The Photolysis of Acetone in Presence of Hydrogen

Abstract

The photodecomposition of acetone in presence and absence of hydrogen with light of wave‐length >2500A has been studied at temperatures from 70 to 300°C. Up to 160°C acetone alone yields negligible amounts of methane and ethane is the hydrocarbon predominantly produced. The proportion of methane increases rapidly with temperature, the activation energy of its formation in acetone being 8.6 kcal. In presence of hydrogen methane formation is negligible at 70°C, is marked at 160°C and increases rapidly with temperature with an activation energy of this increase equal to 6.4 kcal.

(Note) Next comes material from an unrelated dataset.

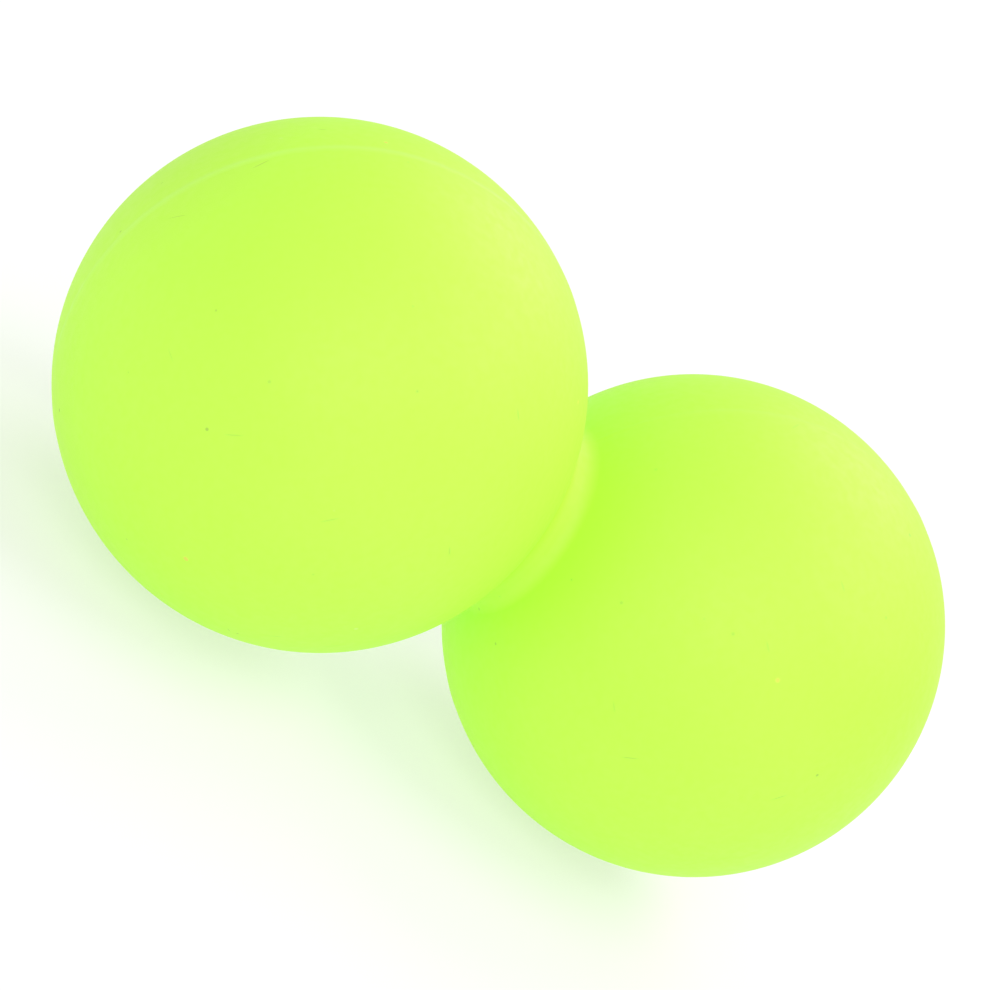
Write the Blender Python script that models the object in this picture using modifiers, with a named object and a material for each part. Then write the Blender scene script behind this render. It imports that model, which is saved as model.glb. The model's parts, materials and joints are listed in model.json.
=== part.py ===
"""Double massage ball: two firm rubber balls joined by a short flexible neck, in a silicone cover.

Run with: blender --background --python part.py (Blender 4.5, metres, +Z up).

The long axis runs along X with the middle of the neck at X = Y = 0, and the object rests on Z = 0.
The cover is moulded in a front and a rear half, which meet along the upright plane Y = 0. Each half
is cut where the neck meets the balls, because the balls and the neck move against each other.
"""

import math

import bmesh
import bpy

# Driving dimensions
BALL_RADIUS = 0.0315
BALL_SPACING = 0.0611  # from one ball's centre to the other's
NECK_RADIUS = 0.0124  # at the waist
NECK_FILLET = 0.0020  # the hollow round the waist, where the neck runs out into a ball
COVER_THICKNESS = 0.0040
LINK_SEAT_DEPTH = 0.0055  # how far each end of the neck link sits in its core
LINK_EDGE_RADIUS = 0.0015
CONTACT_DEPTH = 0.00015  # how far a ball settles where it rests, under its own weight
GAP = 0.0003  # between two pieces that touch

# Fineness of the turned shapes
TURN_STEPS = 48
OUTSIDE_STEP = math.radians(7.5)
INSIDE_STEP = math.radians(12)
EDGE_STEP = math.radians(30)
FILLET_STEP = math.radians(15)
SHARP_ANGLE = math.radians(30)
MERGE_DISTANCE = 1e-5

# Worked out from the dimensions above
AXIS_HEIGHT = BALL_RADIUS - CONTACT_DEPTH
HALF_SPACING = BALL_SPACING / 2
BORE_RADIUS = NECK_RADIUS - COVER_THICKNESS
COVER_INNER_RADIUS = BALL_RADIUS - COVER_THICKNESS
CORE_RADIUS = COVER_INNER_RADIUS - GAP
LINK_RADIUS = BORE_RADIUS - GAP

# A fillet's centre lies this far from the ball's centre and from the long axis. The fillet touches
# the ball along a circle, the crease, where the cover is cut.
FILLET_REACH = BALL_RADIUS + NECK_FILLET
FILLET_HEIGHT = NECK_RADIUS + NECK_FILLET
FILLET_TO_MIDDLE = HALF_SPACING - math.sqrt(FILLET_REACH**2 - FILLET_HEIGHT**2)
CREASE_RADIUS = BALL_RADIUS * FILLET_HEIGHT / FILLET_REACH
CREASE_TO_CENTRE = math.sqrt(BALL_RADIUS**2 - CREASE_RADIUS**2)
NECK_HALF_LENGTH = HALF_SPACING - CREASE_TO_CENTRE

SEAT_FLOOR = math.sqrt(CORE_RADIUS**2 - BORE_RADIUS**2) - LINK_SEAT_DEPTH
LINK_HALF_LENGTH = HALF_SPACING - SEAT_FLOOR - GAP

QUARTER_TURN = math.pi / 2
HALF_TURN = math.pi

FLEX_CENTRE = (0.0, 0.0, AXIS_HEIGHT)
CUTTER_SIZE = 4 * BALL_SPACING

LIME_SILICONE = {"color": (0.60, 0.93, 0.11, 1), "roughness": 0.55, "metallic": 0}
CORE_RUBBER = {"color": (0.72, 0.70, 0.62, 1), "roughness": 0.75, "metallic": 0}
LINK_RUBBER = {"color": (0.50, 0.56, 0.36, 1), "roughness": 0.65, "metallic": 0}


def clear_scene():
    for thing in list(bpy.data.objects):
        bpy.data.objects.remove(thing, do_unlink=True)


def new_collection(name):
    collection = bpy.data.collections.new(name)
    bpy.context.scene.collection.children.link(collection)
    return collection


def new_material(name, finish):
    material = bpy.data.materials.new(name)
    material.use_nodes = True
    shader = material.node_tree.nodes["Principled BSDF"]
    shader.inputs["Base Color"].default_value = finish["color"]
    shader.inputs["Roughness"].default_value = finish["roughness"]
    shader.inputs["Metallic"].default_value = finish["metallic"]
    return material


def new_frame(name, location, collection):
    """An empty that carries the pieces of one moving body."""
    frame = bpy.data.objects.new(name, None)
    frame.empty_display_size = NECK_RADIUS
    frame.location = location
    collection.objects.link(frame)
    return frame


def arc(radius, start, end, largest_step, centre=(0.0, 0.0)):
    """Points (distance from the axis, height) on an arc. Angles are measured from the upward axis."""
    steps = math.ceil(abs(end - start) / largest_step)
    angles = (start + (end - start) * i / steps for i in range(steps + 1))
    return [(centre[0] + radius * math.sin(a), centre[1] + radius * math.cos(a)) for a in angles]


def ball_outline(radius, mouth, largest_step):
    """The outside of a ball, from its mouth down to its lowest point, with a point on its equator."""
    above = arc(radius, mouth, QUARTER_TURN, largest_step)
    below = arc(radius, QUARTER_TURN, HALF_TURN, largest_step)
    return above + below[1:]


def turned(name, profile, closed, collection):
    """A profile of (distance from the axis, height) points, turned about the local Z axis."""
    mesh = bpy.data.meshes.new(name)
    points = [(radius, 0.0, height) for radius, height in profile]
    edges = [(i, i + 1) for i in range(len(points) - 1)]
    if closed:
        edges.append((len(points) - 1, 0))
    mesh.from_pydata(points, edges, [])
    piece = bpy.data.objects.new(name, mesh)
    collection.objects.link(piece)
    screw = piece.modifiers.new("Turn", "SCREW")
    screw.axis = "Z"
    screw.steps = TURN_STEPS
    screw.render_steps = TURN_STEPS
    screw.use_merge_vertices = True
    screw.merge_threshold = MERGE_DISTANCE
    return piece


def box_cutter(name, centre, collection):
    """A large cube that cuts away, or keeps, everything on one side of a plane."""
    mesh = bpy.data.meshes.new(name)
    shape = bmesh.new()
    bmesh.ops.create_cube(shape, size=CUTTER_SIZE)
    shape.to_mesh(mesh)
    shape.free()
    cutter = bpy.data.objects.new(name, mesh)
    cutter.location = centre
    cutter.hide_render = True
    cutter.display_type = "WIRE"
    collection.objects.link(cutter)
    return cutter


def cut(piece, cutter, operation):
    boolean = piece.modifiers.new(cutter.name, "BOOLEAN")
    boolean.operation = operation
    boolean.solver = "EXACT"
    boolean.object = cutter


def carry(piece, frame, location, turn):
    """Puts a piece at a place in the world, with its local Z axis turned about Y, on a frame."""
    piece.parent = frame
    piece.location = [place - origin for place, origin in zip(location, frame.location)]
    piece.rotation_euler = (0.0, turn, 0.0)


def finish(piece, material):
    """Applies the modifiers, shades the round faces smooth and keeps the cut edges sharp."""
    bpy.context.view_layer.update()
    graph = bpy.context.evaluated_depsgraph_get()
    mesh = bpy.data.meshes.new_from_object(piece.evaluated_get(graph))
    mesh.name = piece.name
    piece.modifiers.clear()
    piece.data = mesh
    mesh.shade_smooth()
    mesh.set_sharp_from_angle(angle=SHARP_ANGLE)
    mesh.materials.clear()
    mesh.materials.append(material)


def ball_cover_profile():
    """A ball's hollow cover, with its neck opening upwards: up the inside, then down the outside."""
    end_face = CREASE_TO_CENTRE - GAP / 2
    inner_mouth = math.asin(BORE_RADIUS / COVER_INNER_RADIUS)
    outer_mouth = math.acos(end_face / BALL_RADIUS)
    inside = arc(COVER_INNER_RADIUS, HALF_TURN, inner_mouth, INSIDE_STEP)
    outside = ball_outline(BALL_RADIUS, outer_mouth, OUTSIDE_STEP)
    return [*inside, (BORE_RADIUS, end_face), *outside]


def core_profile():
    """A solid ball with a flat-bottomed round seat in its top for the neck link."""
    mouth = math.asin(BORE_RADIUS / CORE_RADIUS)
    corner = (BORE_RADIUS - LINK_EDGE_RADIUS, SEAT_FLOOR + LINK_EDGE_RADIUS)
    seat_corner = arc(LINK_EDGE_RADIUS, HALF_TURN, QUARTER_TURN, EDGE_STEP, corner)
    outside = ball_outline(CORE_RADIUS, mouth, INSIDE_STEP)
    return [(0.0, SEAT_FLOOR), *seat_corner, *outside]


def link_profile():
    """A short round bar with rounded edges, standing on its end."""
    across = LINK_RADIUS - LINK_EDGE_RADIUS
    along = LINK_HALF_LENGTH - LINK_EDGE_RADIUS
    top_edge = arc(LINK_EDGE_RADIUS, 0.0, QUARTER_TURN, EDGE_STEP, (across, along))
    bottom_edge = arc(LINK_EDGE_RADIUS, QUARTER_TURN, HALF_TURN, EDGE_STEP, (across, -along))
    return [(0.0, LINK_HALF_LENGTH), *top_edge, *bottom_edge, (0.0, -LINK_HALF_LENGTH)]


def neck_cover_profile():
    """The cover's waisted sleeve round the neck, from one ball's crease to the other's."""
    end = NECK_HALF_LENGTH - GAP / 2
    sweep = math.asin((end - FILLET_TO_MIDDLE) / NECK_FILLET)
    inward = -QUARTER_TURN
    upper_centre = (FILLET_HEIGHT, FILLET_TO_MIDDLE)
    lower_centre = (FILLET_HEIGHT, -FILLET_TO_MIDDLE)
    upper = arc(NECK_FILLET, inward + sweep, inward, FILLET_STEP, upper_centre)
    lower = arc(NECK_FILLET, inward, inward - sweep, FILLET_STEP, lower_centre)
    return [*upper, *lower, (BORE_RADIUS, -end), (BORE_RADIUS, end)]


def main():
    clear_scene()
    parts = new_collection("double_massage_ball")
    cutters = new_collection("cutters")
    lime = new_material("lime_silicone", LIME_SILICONE)
    core_rubber = new_material("core_rubber", CORE_RUBBER)
    link_rubber = new_material("link_rubber", LINK_RUBBER)

    reach = CUTTER_SIZE / 2
    halves = {
        "front": box_cutter("front_half", (0.0, -reach - GAP / 2, 0.0), cutters),
        "rear": box_cutter("rear_half", (0.0, reach + GAP / 2, 0.0), cutters),
    }
    floor = box_cutter("floor_flat", (0.0, 0.0, -reach), cutters)

    left_ball = new_frame("left_ball_frame", (-HALF_SPACING, 0.0, AXIS_HEIGHT), parts)
    neck = new_frame("neck_frame", FLEX_CENTRE, parts)
    right_ball = new_frame("right_ball_frame", FLEX_CENTRE, parts)

    # Each ball's local Z axis points at the neck.
    for side, frame, x, turn in (
        ("left", left_ball, -HALF_SPACING, QUARTER_TURN),
        ("right", right_ball, HALF_SPACING, -QUARTER_TURN),
    ):
        centre = (x, 0.0, AXIS_HEIGHT)
        core = turned(side + "_core", core_profile(), False, parts)
        carry(core, frame, centre, turn)
        finish(core, core_rubber)
        for face, half in halves.items():
            cover = turned(f"{side}_cover_{face}", ball_cover_profile(), False, parts)
            carry(cover, frame, centre, turn)
            cut(cover, half, "INTERSECT")
            cut(cover, floor, "DIFFERENCE")
            finish(cover, lime)

    link = turned("neck_link", link_profile(), False, parts)
    carry(link, neck, FLEX_CENTRE, QUARTER_TURN)
    finish(link, link_rubber)
    for face, half in halves.items():
        sleeve = turned(f"neck_cover_{face}", neck_cover_profile(), True, parts)
        carry(sleeve, neck, FLEX_CENTRE, QUARTER_TURN)
        cut(sleeve, half, "INTERSECT")
        finish(sleeve, lime)


main()
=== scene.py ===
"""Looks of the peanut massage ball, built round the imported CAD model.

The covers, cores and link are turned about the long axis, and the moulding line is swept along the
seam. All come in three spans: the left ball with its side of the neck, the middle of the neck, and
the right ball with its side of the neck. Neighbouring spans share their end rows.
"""

import json
import math

import bmesh
import bpy
import numpy as np
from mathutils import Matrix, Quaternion, Vector, noise


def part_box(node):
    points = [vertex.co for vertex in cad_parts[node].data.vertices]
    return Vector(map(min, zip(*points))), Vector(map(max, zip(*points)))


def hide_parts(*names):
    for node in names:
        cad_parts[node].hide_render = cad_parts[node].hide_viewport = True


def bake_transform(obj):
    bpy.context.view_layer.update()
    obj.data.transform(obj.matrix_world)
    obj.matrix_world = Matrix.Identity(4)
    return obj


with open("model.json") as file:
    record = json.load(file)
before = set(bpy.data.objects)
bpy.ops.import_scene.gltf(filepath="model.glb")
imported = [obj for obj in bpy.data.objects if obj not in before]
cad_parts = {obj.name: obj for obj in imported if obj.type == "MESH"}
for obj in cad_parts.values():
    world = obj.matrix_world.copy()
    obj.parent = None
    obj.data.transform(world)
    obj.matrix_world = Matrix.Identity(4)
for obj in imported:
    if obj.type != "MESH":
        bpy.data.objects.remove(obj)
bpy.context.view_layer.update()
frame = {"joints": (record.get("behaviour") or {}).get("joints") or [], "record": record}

# Sizes of the CAD model, in metres
GAP = 0.0003  # between two pieces that touch
NECK_FILLET = 0.0020  # the hollow round the waist, where the neck runs out into a ball
LINK_EDGE_RADIUS = 0.0015
COVER_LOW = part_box("right_cover_front")[0]
NECK_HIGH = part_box("neck_cover_front")[1]
LINK_LOW, LINK_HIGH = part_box("neck_link")
FLEX_CENTRE = Vector(frame["joints"][0]["pos_m"])
AXIS_HEIGHT = FLEX_CENTRE.z
BALL_RADIUS = -COVER_LOW.y
BALL_CENTRE = abs(frame["record"]["mounts"][0]["pos_m"][0])
LINK_RADIUS = (LINK_HIGH.z - LINK_LOW.z) / 2
LINK_HALF_LENGTH = LINK_HIGH.x
BORE_RADIUS = LINK_RADIUS + GAP

# The crease is the circle where a ball's fillet touches the ball
CREASE_X = NECK_HIGH.x + GAP / 2
CREASE_RADIUS = math.sqrt(BALL_RADIUS**2 - (BALL_CENTRE - CREASE_X) ** 2)
FILLET_REACH = BALL_RADIUS + NECK_FILLET
FILLET_HEIGHT = CREASE_RADIUS * FILLET_REACH / BALL_RADIUS
FILLET_X = BALL_CENTRE - math.sqrt(FILLET_REACH**2 - FILLET_HEIGHT**2)
NECK_RADIUS = FILLET_HEIGHT - NECK_FILLET
COVER_THICKNESS = NECK_RADIUS - BORE_RADIUS

# Sizes that only the looks need
NECK_SPAN = 0.0012  # the middle span reaches this far each way
LINE_WIDTH = 0.0011  # of the moulding line, where it is strong
LINE_HEIGHT = 0.00005
LINE_ROOT = 0.00030  # how deep it is rooted in the skin
LINE_SUNK = 0.12  # its edges lie this share of its height under the skin
LINE_CORNERS = 9  # across its top
LINE_WAVES = {"coarse": 45, "fine": 400}  # its strength varies in waves, so many per metre
LINE_FAINT = 0.4  # its strength where it is faintest
LINE_FADE = (0.0040, 0.0140)  # the line is lost in the neck, and clear this far from its middle
BAND_HALF_WIDTH = 0.0010  # of the band of painted sheen that the line runs in
BAND_RIGHT = 0.35  # how strong the band is on the right ball
BAND_FAINT = 0.6  # how strong it is where it is faintest on the left ball

# Fineness
ARC_STEP = math.radians(1.5)
FILLET_STEP = math.radians(5)
TURN_STEP = math.radians(2)
CORE_STEP = math.radians(3)
EDGE_STEP = math.radians(15)
RUBBER_SHARP = math.radians(35)
LINE_SHARP = math.radians(50)
NECK_ROW = 0.00025
LINK_ROW = 0.0005
LINE_STEP = 0.00030
ON_AXIS = 1e-7  # a row nearer to the axis than this has one corner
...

At 300°C it represents 75 percent of the ethane‐methane product, which shows that photodissociation to methyl radicals is the major, if not exclusive primary process. Analysis of the data indicates that ethane formation is either a wall reaction with zero activation energy or a bimolecular association process of small activation energy. A decrease in ethane formation with increase of temperature is ascribed to a decrease in the stationary state concentration of methyl radicals. An activation energy of the reaction CH₃+H₂=CH₄+H equal to 11±2 kcal. has been deduced. A mechanism to account for quantum yields less than unity in the low temperature range, consistent with primary dissociation into radicals, has been suggested.